Oops, that didn't come out like I thought it would (mixed what I wrote into your quote). Not sure how to split up quotes. But I didn't know Haydn wrote the Paris symphonies for a larger orchestra.


----------



## wkasimer (Jun 5, 2017)

T Son of Ander said:


> Oops, that didn't come out like I thought it would (mixed what I wrote into your quote). Not sure how to split up quotes. But I didn't know Haydn wrote the Paris symphonies for a larger orchestra.


Cut and paste what you're quoting, highlight it, and then hit the far right icon on the toolbar. If you want to break it up, do this on the individual chunks of text.


----------



## Botschaft (Aug 4, 2017)

I prefer good HIP recordings regardless of the period in question. Trying to make music sound the way the composer intended it to often pays off.


----------



## Nereffid (Feb 6, 2013)

T Son of Ander said:


> I tend to prefer period instruments with baroque music, not necessarily for historical reasons or issues of accuracy, but because they just sound better to me. Usually. When I first started listening, many years ago, I had no idea that there was any issue of period vs. modern. I was utterly fascinated by this thing called "Classical Music," that I listened to everything I could and started collecting. Some years later, I ran across some Bach harpsichord concerti, which I was familiar with, by a "period group." (Described as such). Curious, I picked it up, and when I listened to it, it was like switching from old TV to HD, only in sound. Every single instrument seemed to be crystal clear; melodic lines, harmony, polyphony, all laid out clear as a bell. I went back to the recordings I knew, and suddenly they sounded dull, muddy, and completely overdone. Suffice to say, I was blown away. Now, not every non-period recording sounds dull or bloated to me, but in general, I do prefer period ensembles.


That's approximately how it was for me too. Before I was aware that period instruments were a thing, I just couldn't get into Bach or Handel. Something just sounded "off" to me. I assumed it was a simple case of "oh well, I guess I don't like Bach's orchestral music", but then I heard his violin concertos on period instruments and it all clicked.

Years ago, my wife's first encounter with Handel opera was Andreas Scholl singing _Ombra mai fu_, which she was blown away by. Not long afterward we listened to a recording of that piece, from the 1960s I think, with a tenor singing and a big modern orchestra, and she was like, "this sounds like _crossover_!"


----------



## Mandryka (Feb 22, 2013)

I think it's a complex question. 

With most pieces of early music I think it's perfectly possible to play them well on modern instruments, it's just that modern instrument musicians never really knew how to read the score. You know, violinists would play with ubiquitous vibrato, pianists would play rigidly and with phrasing which rode roughshod over rhetorical structure in the music etc. 

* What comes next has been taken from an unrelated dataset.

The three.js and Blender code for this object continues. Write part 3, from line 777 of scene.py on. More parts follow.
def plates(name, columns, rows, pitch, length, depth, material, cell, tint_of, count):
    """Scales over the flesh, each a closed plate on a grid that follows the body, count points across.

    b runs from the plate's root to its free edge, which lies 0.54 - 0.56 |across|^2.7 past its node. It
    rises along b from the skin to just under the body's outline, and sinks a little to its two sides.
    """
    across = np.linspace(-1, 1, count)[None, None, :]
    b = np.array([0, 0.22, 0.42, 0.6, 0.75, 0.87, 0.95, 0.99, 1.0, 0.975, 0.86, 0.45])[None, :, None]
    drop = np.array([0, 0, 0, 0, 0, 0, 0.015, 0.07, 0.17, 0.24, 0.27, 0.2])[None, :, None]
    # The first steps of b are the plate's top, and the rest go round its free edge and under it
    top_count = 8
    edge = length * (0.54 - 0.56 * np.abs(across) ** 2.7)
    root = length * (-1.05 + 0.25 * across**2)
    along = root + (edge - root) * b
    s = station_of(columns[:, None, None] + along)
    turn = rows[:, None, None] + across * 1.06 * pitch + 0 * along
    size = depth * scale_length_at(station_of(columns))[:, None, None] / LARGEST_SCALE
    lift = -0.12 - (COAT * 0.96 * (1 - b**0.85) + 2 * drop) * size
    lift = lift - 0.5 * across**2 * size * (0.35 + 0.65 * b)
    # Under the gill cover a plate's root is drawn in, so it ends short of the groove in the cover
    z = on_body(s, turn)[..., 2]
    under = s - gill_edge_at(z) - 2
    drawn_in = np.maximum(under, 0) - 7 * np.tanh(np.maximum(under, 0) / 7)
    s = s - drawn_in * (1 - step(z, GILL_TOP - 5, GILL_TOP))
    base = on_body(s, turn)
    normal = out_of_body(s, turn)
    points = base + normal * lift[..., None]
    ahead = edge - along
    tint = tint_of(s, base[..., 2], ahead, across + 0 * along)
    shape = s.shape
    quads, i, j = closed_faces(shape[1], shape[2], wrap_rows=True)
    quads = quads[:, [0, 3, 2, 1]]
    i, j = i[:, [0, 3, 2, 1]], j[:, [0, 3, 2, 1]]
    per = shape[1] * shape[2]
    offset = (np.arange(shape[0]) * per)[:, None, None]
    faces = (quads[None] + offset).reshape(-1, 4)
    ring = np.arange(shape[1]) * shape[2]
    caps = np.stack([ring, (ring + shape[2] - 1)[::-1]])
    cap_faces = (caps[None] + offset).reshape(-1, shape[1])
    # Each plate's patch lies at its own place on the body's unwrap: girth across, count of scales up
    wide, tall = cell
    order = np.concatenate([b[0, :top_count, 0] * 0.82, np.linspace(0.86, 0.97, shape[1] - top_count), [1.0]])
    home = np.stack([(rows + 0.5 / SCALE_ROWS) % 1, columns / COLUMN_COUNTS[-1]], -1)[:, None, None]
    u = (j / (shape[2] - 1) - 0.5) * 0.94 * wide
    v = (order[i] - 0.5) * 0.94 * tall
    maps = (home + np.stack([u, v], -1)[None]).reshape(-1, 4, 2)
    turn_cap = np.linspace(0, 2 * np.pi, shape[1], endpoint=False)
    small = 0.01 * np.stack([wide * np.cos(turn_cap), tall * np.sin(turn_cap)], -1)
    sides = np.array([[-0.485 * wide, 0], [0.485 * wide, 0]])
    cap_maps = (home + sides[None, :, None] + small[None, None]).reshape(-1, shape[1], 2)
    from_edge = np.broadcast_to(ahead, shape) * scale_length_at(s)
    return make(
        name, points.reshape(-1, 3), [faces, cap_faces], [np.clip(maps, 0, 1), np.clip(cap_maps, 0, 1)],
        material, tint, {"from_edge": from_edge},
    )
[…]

Then for the past 40 years or more we've seen a flowering of historically informed performance on original instruments. 

And now, finally, I think we're starting to see a handful of modern instrument players getting the idea from the HIP musicians, and they're starting to produce half decent performances. 

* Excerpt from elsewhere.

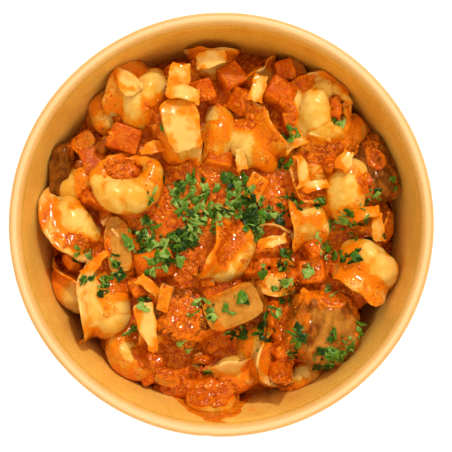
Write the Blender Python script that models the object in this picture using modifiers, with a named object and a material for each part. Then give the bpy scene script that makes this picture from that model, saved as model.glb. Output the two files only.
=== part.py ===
"""A round kraft-paper bowl of tortellini in tomato sauce, with mushroom, carrot and onion.

Frame: metres, +Z up, origin on the ground at the middle of the bowl's foot ring.
The bowl is turned about Z. Every piece of food has its own place in the heap. Where two pieces
press together the lower one takes the dent, and the sauce fills what is left below them all.
"""

import math
import random

import bmesh
import bpy
import numpy as np
from mathutils import Matrix, Vector
from mathutils.bvhtree import BVHTree

MM = 0.001
GAP = 0.3 * MM  # clear space kept between pieces that touch
CUT_GAP = 1.2 * GAP  # how far a cutter's corners move out, which clears its faces by about GAP
WELD = 0.01 * MM  # points closer than this are one
NEAR_FLAT = 12  # edges that turn by less than this many degrees are dissolved after a cut

# Bowl
BOWL_HEIGHT = 60 * MM
RIM_RADIUS = 75 * MM
FOOT_RADIUS = 64 * MM
PAPER = 0.6 * MM  # one layer of coated board
HEM = 1.9 * MM  # three layers pressed together at the foot
HEM_HEIGHT = 5 * MM
BEAD_WIDTH = 4.6 * MM  # rolled rim
BEAD_HEIGHT = 4.3 * MM
FLOOR_BOTTOM = 5.4 * MM
FLOOR_TOP = 6.0 * MM
BOWL_SIDES = 32
BEAD_ANGLES = (90, 50, 15, -20, -60, -105)  # corners of the rolled rim's outer side, degrees
BEAD_TURN_IN = 50  # where the roll meets the inside of the wall, degrees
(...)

In fact I think the biggest challenge is now with 19th music. My feeling is that Chopin and Brahms will start to go through a similar process.


----------



## T Son of Ander (Aug 25, 2015)

Mandryka said:


> I think it's a complex question.
> 
> In fact I think the biggest challenge is now with 19th music. My feeling is that Chopin and Brahms will start to go through a similar process.


I've sometimes wondered about 19th century music. So much of it is performed with huge orchestras and massive sound. How big of an orchestra did Mendelssohn or Brahms or Tchaikovsky have? What if you pared it down some? I know Wagner did have huge orchestras, at least for the Ring. Or at least he specified huge orchestras; whether they were actually played that way, I don't know.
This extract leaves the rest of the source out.